This month the FDA made significant advancements to mitigate future leafy green recalls, increase the safety of baby food, and bring increased awareness to its New Era of Smarter Food Safety Blueprint.
Although a relatively quiet month elsewhere, these and other important updates from around the world are included below.
FDA action plan for baby foods
The FDA revealed a new plan intended to reduce the level of toxic elements in food intended for babies, toddlers, and young children.
This plan identifies actions the agency will take to reduce the levels of harmful elements such as arsenic and lead in food to those groups which are more at risk to their presence, through a four-stage cycle of continual improvement.
These cycles will start in phases beginning in April 2021, 2022, and 2024.
FDA advancing the safety of leafy greens
The FDA announced measures to advancing the safety of leafy greens with the publication of a report of its investigation into the Fall 2020 E. coli O157:H7 outbreak and a set of recommendations including growers should implement root cause analyses to assist in determining how the contamination occurred, and how to implement appropriate prevention and verification measures.

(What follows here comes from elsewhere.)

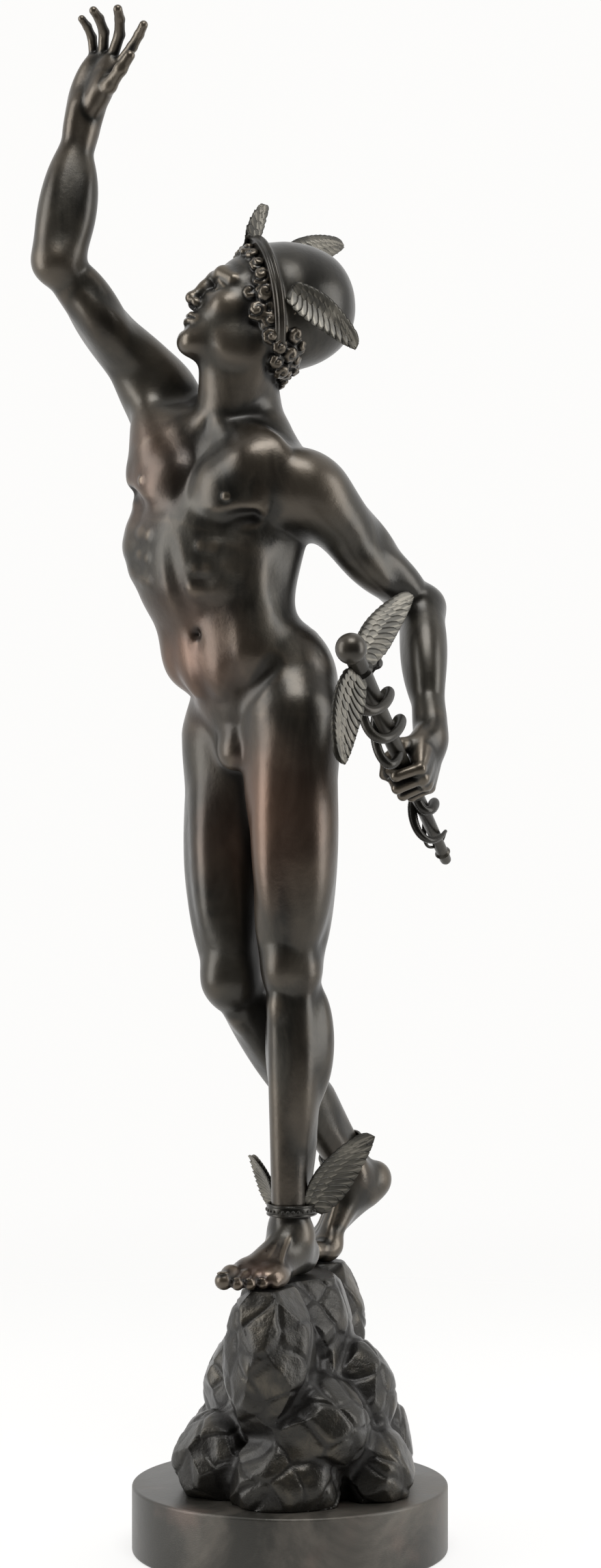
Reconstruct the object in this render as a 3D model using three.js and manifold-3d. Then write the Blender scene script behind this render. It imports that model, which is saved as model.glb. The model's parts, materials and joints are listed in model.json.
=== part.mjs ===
// A bronze of the winged messenger, stepping onto a rocky mound with one arm raised.
// The figure is modelled as a clay of tapers and swells, skinned and thinned to facets.
// Lengths are millimetres. The figure's own proportions are shares of its stature.
import * as THREE from "three";
import { mergeVertices } from "three/addons/utils/BufferGeometryUtils.js";
import Module from "manifold-3d";

const wasm = await Module();
wasm.setup();

// Driving sizes, in millimetres.
const stature = 600;
const plinthHeight = 38;
const plinthMargin = 9;
const plinthBevel = 1.6;
const moundHeight = 118;
const moundRadius = 81;
const seatGap = 0.3;
const rodTopDiameter = 11;
const rodTailDiameter = 6.4;
const rodAboveGrip = 110;
const rodBelowGrip = 82;
const ballDiameter = 17;
const snakeDiameter = 5.2;
const coilRadius = 15.5;
const coilPitch = 48;
const staffWingLength = 58;
const wingThickness = 3.2;

// Vectors in shares of the stature, and a body frame whose side axis points to the figure's right.
// A frame's unit makes what is modelled in it larger or smaller.
const at = (x, y, z) => new THREE.Vector3(x, y, z);
const radians = THREE.MathUtils.degToRad;

class Frame {
  constructor(origin, up, front, unit = 1) {
    this.unit = unit;
    this.origin = origin.clone();
    this.up = up.clone().normalize();
    this.side = front.clone().cross(this.up).normalize();
    this.front = this.up.clone().cross(this.side);
  }
  at(x, y, z) {
    return this.origin
      .clone()
      .addScaledVector(this.side, x * this.unit)
      .addScaledVector(this.front, y * this.unit)
      .addScaledVector(this.up, z * this.unit);
  }
}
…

The FDA has also updated its Leafy Green STEC Action Plan, released last year, to include a renewed emphasis on actions it outlines, as well as a commitment to completing certain actions that were affected in 2020 due to challenges arising from the COVID-19 pandemic.
FDA launch podcast for New Era of Smarter Food Safety
The FDA has announced a new quarterly podcast series that will focus on different aspects of the Core Elements in the New Era of Smarter Food Safety Blueprint.
The podcast will be hosted by the FDA and include expert opinions which will “discuss current and emerging technologies and solutions… and explore how they may facilitate and enhance food safety”
The first episode focusing on tech-enabled Traceability and how the FDA can assist in facilitating the uptake of these technologies among those in the food industry.
US declares sesame as an allergen
President Biden has signed a new food allergy labeling bill into law which will require sesame to be labelled on all packaged foods, from January 1st, 2023.
The bill expands the definition of allergens and as such, sesame is now the ninth major food allergen in the United States, joining peanuts, tree nuts, fish, shellfish, soy, dairy, eggs, and wheat.
FAO report highlights possible food safety issues with edible insects
In a new report focusing on edible insects from a food safety perspective, the United Nation’s FAO have warned that their benefits must be considered against potential food safety issues.
The report considers that changing manufacturing practices which will be required to make production and uptake of edible insects more popular in territories where it is not, may introduce risks and likelihood of hazards.
Further concerns are also expressed on how edible insects are currently legislated for in these territories, the potential for food fraud, allergens, and a potential risk associated with a sensitization that is being identified to as of yet unidentified allergens from insects.
Swedish source of histamine outbreak revealed
The source of a histamine outbreak in Sweden earlier this month has been sourced to fish imported from Vietnam.
The outbreak affected 19 people in total.